Start of Supplied material
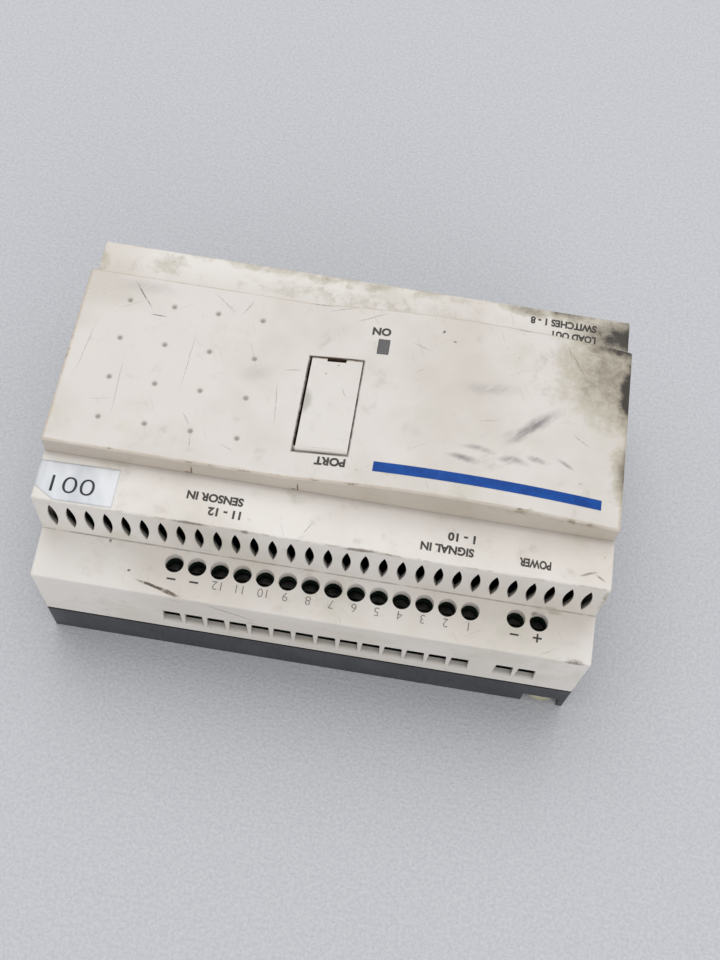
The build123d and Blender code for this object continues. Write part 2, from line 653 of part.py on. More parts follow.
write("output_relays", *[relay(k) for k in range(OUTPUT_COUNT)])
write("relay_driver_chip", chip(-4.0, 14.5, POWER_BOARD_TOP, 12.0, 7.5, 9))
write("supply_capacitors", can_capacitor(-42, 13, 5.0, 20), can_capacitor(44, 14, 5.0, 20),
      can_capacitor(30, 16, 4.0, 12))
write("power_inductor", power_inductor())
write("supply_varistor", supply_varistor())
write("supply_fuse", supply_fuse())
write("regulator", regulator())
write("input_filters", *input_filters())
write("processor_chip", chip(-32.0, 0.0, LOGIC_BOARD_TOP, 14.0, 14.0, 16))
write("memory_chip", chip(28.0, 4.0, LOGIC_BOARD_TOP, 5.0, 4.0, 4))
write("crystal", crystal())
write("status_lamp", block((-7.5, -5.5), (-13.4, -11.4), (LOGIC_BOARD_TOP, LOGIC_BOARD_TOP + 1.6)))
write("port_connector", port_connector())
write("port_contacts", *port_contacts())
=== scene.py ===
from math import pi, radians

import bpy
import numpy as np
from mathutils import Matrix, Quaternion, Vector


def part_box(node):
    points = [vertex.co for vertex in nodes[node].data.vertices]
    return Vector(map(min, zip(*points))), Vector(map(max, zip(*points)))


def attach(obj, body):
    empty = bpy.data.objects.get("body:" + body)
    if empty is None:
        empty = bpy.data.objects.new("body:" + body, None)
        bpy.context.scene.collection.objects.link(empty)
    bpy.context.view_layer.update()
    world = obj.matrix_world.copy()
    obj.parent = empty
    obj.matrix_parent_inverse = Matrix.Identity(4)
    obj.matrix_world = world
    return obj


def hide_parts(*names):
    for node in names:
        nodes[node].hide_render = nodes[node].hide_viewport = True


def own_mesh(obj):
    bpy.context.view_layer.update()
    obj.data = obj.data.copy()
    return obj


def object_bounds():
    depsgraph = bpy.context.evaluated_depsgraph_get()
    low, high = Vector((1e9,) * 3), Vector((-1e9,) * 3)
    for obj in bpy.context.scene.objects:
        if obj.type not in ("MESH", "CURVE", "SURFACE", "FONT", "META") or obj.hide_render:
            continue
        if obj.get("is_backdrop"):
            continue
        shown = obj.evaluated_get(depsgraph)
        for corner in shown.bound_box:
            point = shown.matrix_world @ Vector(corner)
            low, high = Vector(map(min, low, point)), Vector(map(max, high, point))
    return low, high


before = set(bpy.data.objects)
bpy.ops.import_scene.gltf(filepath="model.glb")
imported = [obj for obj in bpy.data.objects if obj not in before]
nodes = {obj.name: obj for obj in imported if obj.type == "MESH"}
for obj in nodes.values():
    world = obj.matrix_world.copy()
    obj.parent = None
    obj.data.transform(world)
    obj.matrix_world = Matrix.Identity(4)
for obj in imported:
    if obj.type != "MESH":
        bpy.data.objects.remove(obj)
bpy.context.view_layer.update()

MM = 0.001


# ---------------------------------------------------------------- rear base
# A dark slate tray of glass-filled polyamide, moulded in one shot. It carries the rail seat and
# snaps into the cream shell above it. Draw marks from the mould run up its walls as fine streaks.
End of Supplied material
Required task
All of the material must be reproduced exactly.

Full answer
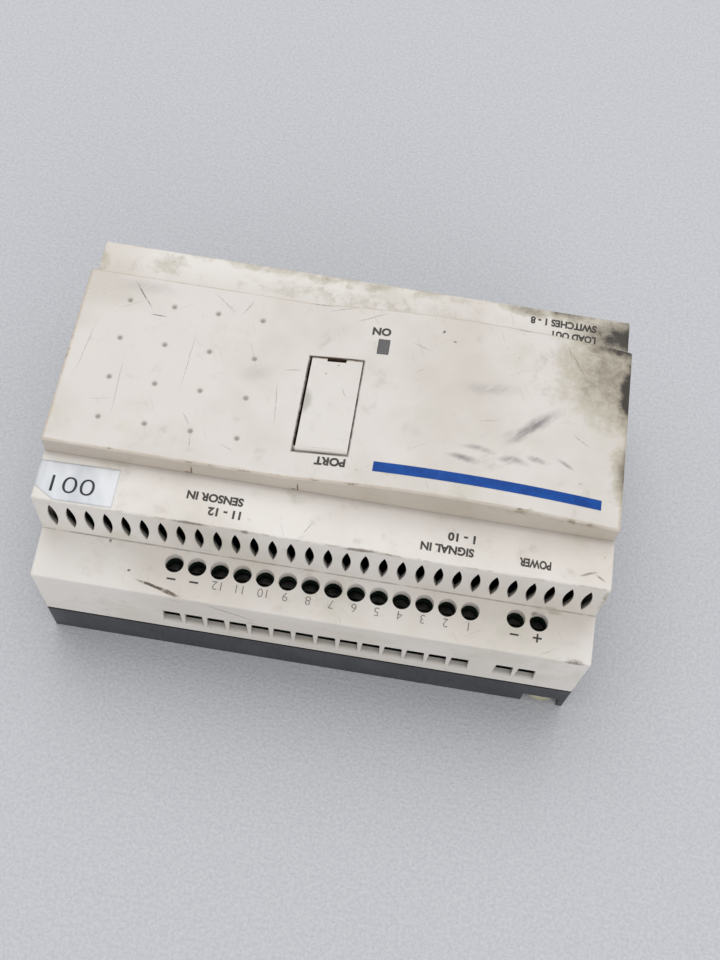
The build123d and Blender code for this object continues. Write part 2, from line 653 of part.py on. More parts follow.
write("output_relays", *[relay(k) for k in range(OUTPUT_COUNT)])
write("relay_driver_chip", chip(-4.0, 14.5, POWER_BOARD_TOP, 12.0, 7.5, 9))
write("supply_capacitors", can_capacitor(-42, 13, 5.0, 20), can_capacitor(44, 14, 5.0, 20),
      can_capacitor(30, 16, 4.0, 12))
write("power_inductor", power_inductor())
write("supply_varistor", supply_varistor())
write("supply_fuse", supply_fuse())
write("regulator", regulator())
write("input_filters", *input_filters())
write("processor_chip", chip(-32.0, 0.0, LOGIC_BOARD_TOP, 14.0, 14.0, 16))
write("memory_chip", chip(28.0, 4.0, LOGIC_BOARD_TOP, 5.0, 4.0, 4))
write("crystal", crystal())
write("status_lamp", block((-7.5, -5.5), (-13.4, -11.4), (LOGIC_BOARD_TOP, LOGIC_BOARD_TOP + 1.6)))
write("port_connector", port_connector())
write("port_contacts", *port_contacts())
=== scene.py ===
from math import pi, radians

import bpy
import numpy as np
from mathutils import Matrix, Quaternion, Vector


def part_box(node):
    points = [vertex.co for vertex in nodes[node].data.vertices]
    return Vector(map(min, zip(*points))), Vector(map(max, zip(*points)))


def attach(obj, body):
    empty = bpy.data.objects.get("body:" + body)
    if empty is None:
        empty = bpy.data.objects.new("body:" + body, None)
        bpy.context.scene.collection.objects.link(empty)
    bpy.context.view_layer.update()
    world = obj.matrix_world.copy()
    obj.parent = empty
    obj.matrix_parent_inverse = Matrix.Identity(4)
    obj.matrix_world = world
    return obj


def hide_parts(*names):
    for node in names:
        nodes[node].hide_render = nodes[node].hide_viewport = True


def own_mesh(obj):
    bpy.context.view_layer.update()
    obj.data = obj.data.copy()
    return obj


def object_bounds():
    depsgraph = bpy.context.evaluated_depsgraph_get()
    low, high = Vector((1e9,) * 3), Vector((-1e9,) * 3)
    for obj in bpy.context.scene.objects:
        if obj.type not in ("MESH", "CURVE", "SURFACE", "FONT", "META") or obj.hide_render:
            continue
        if obj.get("is_backdrop"):
            continue
        shown = obj.evaluated_get(depsgraph)
        for corner in shown.bound_box:
            point = shown.matrix_world @ Vector(corner)
            low, high = Vector(map(min, low, point)), Vector(map(max, high, point))
    return low, high


before = set(bpy.data.objects)
bpy.ops.import_scene.gltf(filepath="model.glb")
imported = [obj for obj in bpy.data.objects if obj not in before]
nodes = {obj.name: obj for obj in imported if obj.type == "MESH"}
for obj in nodes.values():
    world = obj.matrix_world.copy()
    obj.parent = None
    obj.data.transform(world)
    obj.matrix_world = Matrix.Identity(4)
for obj in imported:
    if obj.type != "MESH":
        bpy.data.objects.remove(obj)
bpy.context.view_layer.update()

MM = 0.001


# ---------------------------------------------------------------- rear base
# A dark slate tray of glass-filled polyamide, moulded in one shot. It carries the rail seat and
# snaps into the cream shell above it. Draw marks from the mould run up its walls as fine streaks.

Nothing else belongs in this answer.